Jim Sundberg, shown here on card number 110 of the 1977 Hostess set, was amazing behind the plate. Handled pitchers well and was a wizard with the glove. Not so much with a bat. Sunny's bat was decent but never that of a superstar. Not in Posey's class to be sure. An injury like Posey's could have put his career in serious jeopardy. Not that he ever complained about the danger. In fact, I can't remember Jim complaining about much. He was class. Class in the genre of Stan Musial.

In a bad dream I can picture Jim Sundberg getting run over in a close game by a determined baserunner. I can imagine his leg snapping and him missing the rest of the season. I can't see him refusing to take a call from the other player to express his condolences and concern. Sunny had class.

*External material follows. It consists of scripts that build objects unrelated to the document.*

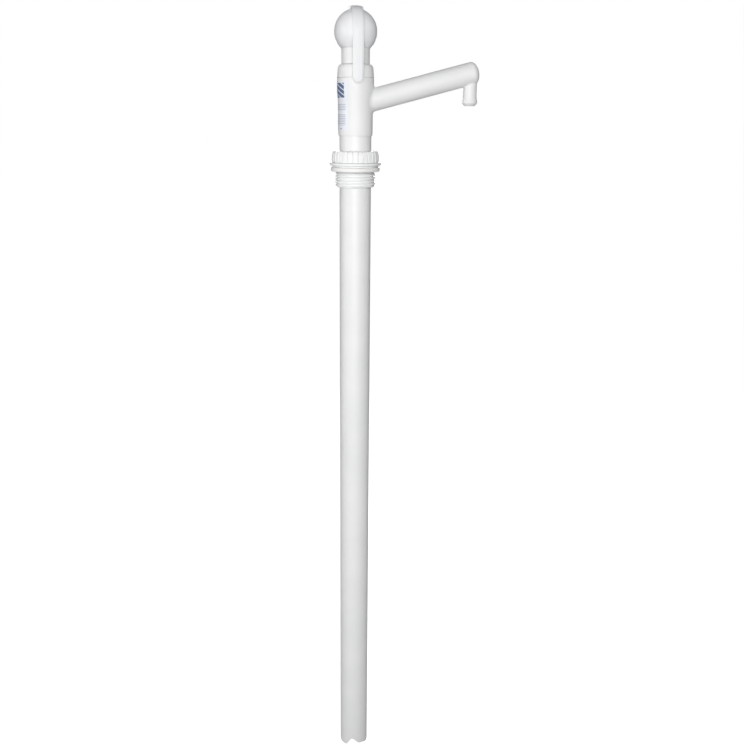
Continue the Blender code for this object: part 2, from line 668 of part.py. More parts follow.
suction_tube(barrel)
pump_body(barrel)
gland_cap(barrel)
gland_parts(barrel)
spout(barrel)
label(barrel)
foot_valve_housing(barrel)
foot_valve_ball(foot_flap)
grip(plunger)
piston(plunger, piston_seal)
piston_valve(piston_flap)
latch_strap(strap)
bung_adaptor(bung)
clamp_seal(collar)
thrust_washer(nut_carrier)
compression_nut(nut)
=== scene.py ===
"""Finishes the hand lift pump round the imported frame: moulded plastic shapes, seals, label and lighting.

Shapes are written in millimetres in the frame's own axes and turned into metres when a mesh is made.
The tube's axis is Z, the spout points along +X, and -Y is the side with the latch strap.
"""

import math

import bmesh
import bpy
from mathutils import Matrix, Vector


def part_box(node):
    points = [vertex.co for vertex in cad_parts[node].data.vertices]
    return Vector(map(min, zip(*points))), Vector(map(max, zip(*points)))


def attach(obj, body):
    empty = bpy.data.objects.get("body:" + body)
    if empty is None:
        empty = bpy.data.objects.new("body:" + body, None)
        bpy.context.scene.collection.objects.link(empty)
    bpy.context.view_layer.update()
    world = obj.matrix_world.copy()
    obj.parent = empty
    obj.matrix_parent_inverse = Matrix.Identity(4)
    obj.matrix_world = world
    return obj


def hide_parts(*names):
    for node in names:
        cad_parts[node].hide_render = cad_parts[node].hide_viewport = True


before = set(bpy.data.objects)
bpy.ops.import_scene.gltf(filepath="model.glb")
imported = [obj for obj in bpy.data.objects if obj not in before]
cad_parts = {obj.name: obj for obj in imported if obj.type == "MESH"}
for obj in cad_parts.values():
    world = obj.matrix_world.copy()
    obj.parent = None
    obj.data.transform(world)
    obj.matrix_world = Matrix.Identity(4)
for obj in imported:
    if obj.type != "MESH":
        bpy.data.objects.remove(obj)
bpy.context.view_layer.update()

MM = 0.001
TAU = math.tau


def corner(node, high):
    """A node's highest or lowest corner, in millimetres."""
    return [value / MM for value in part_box(node)[1 if high else 0]]


# Heights and radii. The ends that other pieces depend on come from the frame.
GAP = 0.3                     # clearance between neighbouring pieces
TUBE_BOTTOM = corner("tube_foot", False)[2]
TUBE_TOP = corner("suction_tube", True)[2]
TUBE_R = 24.15
TUBE_BORE_R = 21.25
BODY_BOTTOM = corner("pump_body", False)[2]
BODY_R = 26.1
BODY_CHAMFER_TOP = 59.5       # where the body starts to narrow towards its lower edge
BODY_BORE_R = 22.0
BODY_THROAT_R = 17.0
SOCKET_TOP = 78.6             # the roof of the body's socket for the tube
HEAD_R = 27.6
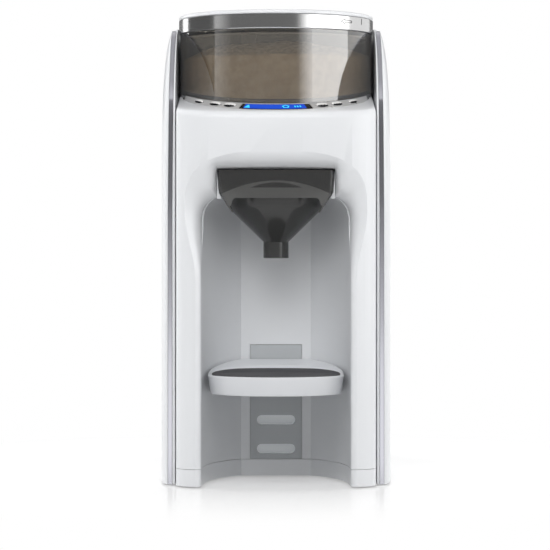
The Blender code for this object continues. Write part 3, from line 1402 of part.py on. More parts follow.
def build_funnel():
    """The funnel: spout, cone, bowl and sliding flange."""
    centre = (0.0, FUNNEL_Y)
    wall = FUNNEL_WALL
    flange_top = BOWL_TOP_Z + FLANGE_THICKNESS
    profile = [(SPOUT_RADIUS, SPOUT_BOTTOM_Z), (SPOUT_RADIUS, SPOUT_TOP_Z), (CONE_RADIUS, CONE_TOP_Z),
               (BOWL_RADIUS, CONE_TOP_Z + 3 * MM), (BOWL_RADIUS, flange_top),
               (BOWL_RADIUS - wall, flange_top), (BOWL_RADIUS - wall, CONE_TOP_Z + 3.4 * MM),
               (CONE_RADIUS - 1.6 * wall, CONE_TOP_Z), (SPOUT_RADIUS - wall, SPOUT_TOP_Z - 0.6 * MM),
               (SPOUT_RADIUS - wall, SPOUT_BOTTOM_Z)]
    funnel = turned(profile, centre, 36)
    half = FLANGE_HALF_WIDTH
    flange = box(-half, half, FUNNEL_Y - FLANGE_FRONT, FUNNEL_Y + FLANGE_REAR, BOWL_TOP_Z, flange_top)
    cut(flange, disc(BOWL_RADIUS - wall / 2, 0.0, FAR, centre, 36))
    return join(funnel, flange)


def build_funnel_cover():
    """The hood in front of the funnel: a bowed plate with two short cheeks."""
    front = front_y(0.0) + 11 * MM
    bow = 2.5 * MM
    cheek_back = FUNNEL_Y - 2 * MM

    def section(half, z, cheek=True):
        outer = [(-half, cheek_back), (-half, front + 3 * MM)]
        steps = 8
        for step in range(steps + 1):
            x = (half - 3 * MM) * (2 * step / steps - 1)
            outer.append((x, front - bow * (1 - (2 * step / steps - 1) ** 2)))
        outer += [(half, front + 3 * MM), (half, cheek_back)]
        inner = [(half - COVER_WALL, cheek_back), (half - COVER_WALL, front + 3 * MM + COVER_WALL)]
        for step in range(steps + 1):
            x = (half - 3 * MM - COVER_WALL) * (1 - 2 * step / steps)
            inner.append((x, front + COVER_WALL - bow * (1 - (2 * step / steps - 1) ** 2)))
        inner += [(-half + COVER_WALL, front + 3 * MM + COVER_WALL), (-half + COVER_WALL, cheek_back)]
        return [(x, y, z) for x, y in outer + inner]

    cover = loft([section(COVER_BOTTOM_HALF, COVER_BOTTOM_Z), section(COVER_SIDE_HALF, COVER_CORNER_Z),
                  section(COVER_TOP_HALF, COVER_TOP_Z)])
    cut(cover, box(-FAR, FAR, FUNNEL_Y - FLANGE_FRONT - GAP, FAR, 0.0, BOWL_TOP_Z + FLANGE_THICKNESS + GAP))
    return cover


def tray_outline(inset=0.0):
    """Plan of the tray: a rounded front, then sides that follow the recess."""
    corner_y = TRAY_FRONT_Y + TRAY_NOSE_DEPTH
    points = []
    steps = 18
    for step in range(steps + 1):
        angle = math.pi * (1 + step / steps)
        x = (TRAY_HALF_WIDTH - inset) * math.cos(angle)
        y = corner_y + (TRAY_NOSE_DEPTH - inset) * math.sin(angle)
        points.append((x, y))
    back = BAY_BACK_Y - TRAY_BACK_GAP - inset
    right = []
    side_steps = 6
    for step in range(1, side_steps + 1):
        y = corner_y + (back - corner_y) * step / side_steps
        x = min(TRAY_HALF_WIDTH, bay_half_at(y) - TRAY_BAY_GAP) - inset
        right.append((x, y))
    points += right
    points += [(-x, y) for x, y in reversed(right)]
    return points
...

Actually, Sundberg still has class. As a baseball executive he is part of the front office that helped put the 2010 Rangers team together. He's not the General Manager, not in that class. He's there though, and I can picture him having to deal with a catastrophic injury to a star player caused by a collision with a baserunner. I can't picture him condoning the injured player's refusal to be polite and take a call. Can't see him going on a radio show and saying he would be happy if the opposing player never played again in the Majors. If Sundberg issued a threat, veiled or otherwise, against the opposing player I would be shocked. That's not in Jim's class.

Of course, one never knows how a team, player, or executive will react to a terrible situation. I would expect better of Jim Sundberg though, he's just not in the same class as Buster Posey and Brian Sabean.